Two-time Formula One racing champion Fernando Alonso is tapping Kodak’s blockchain-powered platform to safeguard his image rights.

WENN Digital Inc., Kodak’s partner in developing the KODAKCoin and a new blockchain system to store and manage image copyrights, announced on June 28 that it had signed an agreement with Alonso to protect both his professional and personal images and videos, according to a press release.

According to the press release, this agreement will make the platform KODAKOne “the exclusive image registration, protection and license-monitoring solution” for Alonso’s images and videos. The system will allow his fans to access the platform, which is not live yet, to upload, register and protect their photos and videos of Alonso while being “rewarded.”

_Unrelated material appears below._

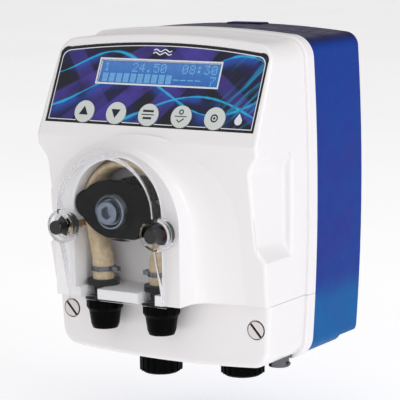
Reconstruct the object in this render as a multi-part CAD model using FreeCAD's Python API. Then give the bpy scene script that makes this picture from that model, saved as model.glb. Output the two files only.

Alonso said in the press release:

“We live in a world driven by content distribution across different channels, especially during such large events as F1 and WEC. I’m very excited to know that I have the ability to reward my fans and professional photographers for their creativity, and that the content they produce can be protected by a single platform.”

Benedikt Dohnanyl, chief commercial officer (CCO) at WENN Digital, Inc, told CoinDesk the partnership has been under discussion for several months, but WENN is not sponsoring Alonso.

“We do, however, have arrangements within all of our agreements that generate revenues for our clients,” Dohnanyl added. He believes the company may begin forging similar partnerships with other clients in the near future.

“We are currently receiving a lot of requests and interest from global brands, content creators and rights holders in these various fields, to whom IP protection is of particular concern,” he said.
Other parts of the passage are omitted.